Meski ada kesamaan pola radikalisasi, derajat radikalisme di setiap kampus berbeda. Dari 10 PTN, ada lima yang masuk kategori agak tinggi dan tinggi, yaitu yang berada di Sumatera, Jawa Barat, Jawa Tengah, DI Yogyakarta, dan Jawa Timur. Adapun sisanya, terbagi pada kategori sedang hingga agak tinggi.
”Derajat radikalisme di 10 PTN yang diteliti itu menurun drastis setelah penerbitan Peraturan Pemerintah Pengganti Undang-Undang Nomor 2 Tahun 2017 tentang Organisasi Kemasyarakatan. Seiring dengan pengawasan dan pelarangan organisasi, kegiatan di masjid kampus pun menurun,” katanya.
Penurunan tersebut terjadi karena radikalisasi bergeser ke luar kampus. Akan tetapi, bukan berarti proses di dalam hilang sepenuhnya.
Akhmad Taufiq mengatakan, pada 2018, dirinya juga meneliti kecenderungan 15.000 mahasiswa di kampusnya. Hasilnya menunjukkan, sebanyak 22 persen mahasiswa Universitas Jember telah terpapar radikalisme. Sebagian dari mereka setuju dengan pengafiran, sedangkan yang lain sepakat untuk membentuk khilafah guna menggantikan NKRI.
Budaya toleran
Menurut Taufiq, radikalisasi di kampus merupakan bagian dari skenario besar. Membidik kalangan intelektual agar bisa menjadi kekuatan yang dahsyat kelak. Oleh karena itu, perlu disikapi serius.
”Ini merupakan kondisi yang bisa dikatakan krusial dan akut karena perguruan tinggi sangat vital, yaitu sebagai lembaga yang melahirkan para pemimpin bangsa,” tuturnya.
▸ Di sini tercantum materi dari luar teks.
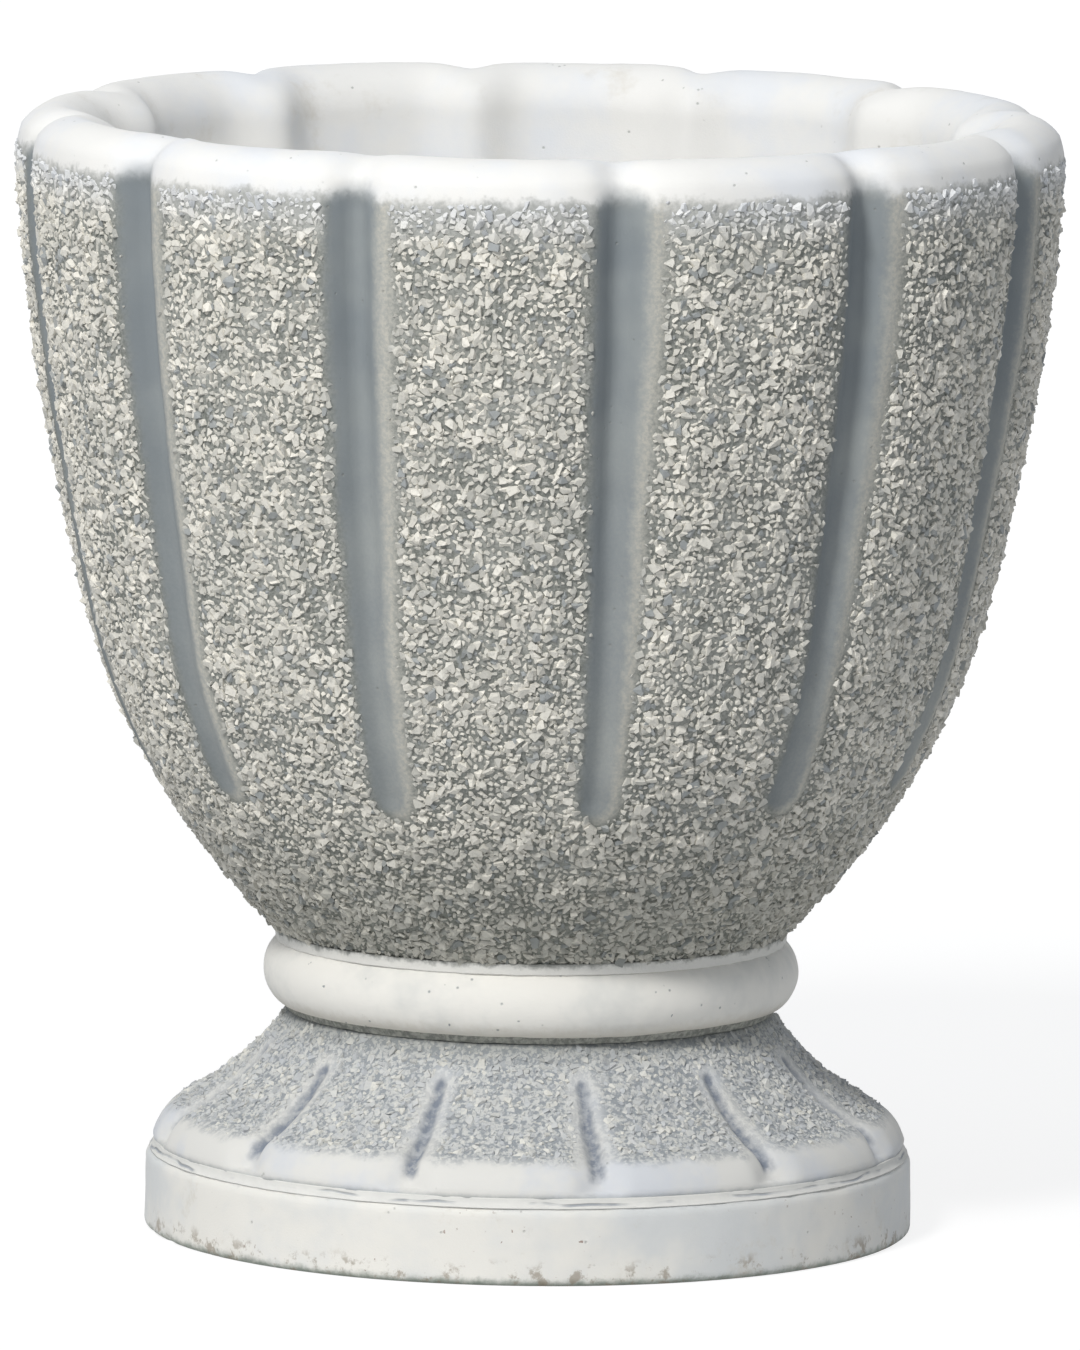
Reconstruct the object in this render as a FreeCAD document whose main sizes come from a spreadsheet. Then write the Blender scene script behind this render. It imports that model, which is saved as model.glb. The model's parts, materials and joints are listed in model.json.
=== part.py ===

Ia mengusulkan agar kampus mengembangkan pendidikan multikultural untuk kembali membudayakan sikap toleran dan inklusivitas. Selain itu, pimpinan perguruan tinggi harus tegas menutup ruang gerak radikalisme di kampus.
Agus mengatakan, Presiden juga perlu turun tangan. Salah satunya dengan menerbitkan instruksi presiden yang memuat larangan penggunaan fasilitas kampus untuk berkegiatan yang terkait dengan radikalisasi. Kampus juga perlu memetakan kecenderungan mahasiswa secara komprehensif untuk memperdalam temuan dari sejumlah penelitian sebelumnya.
Beragam hasil penelitian ini semestinya menjadi alarm bagi semua pemangku kepentingan. Penanggulangan sekaligus pencegahan radikalisme bagi generasi muda perlu segera dimulai. Jika tidak, masa depan bangsa tentu jadi taruhan.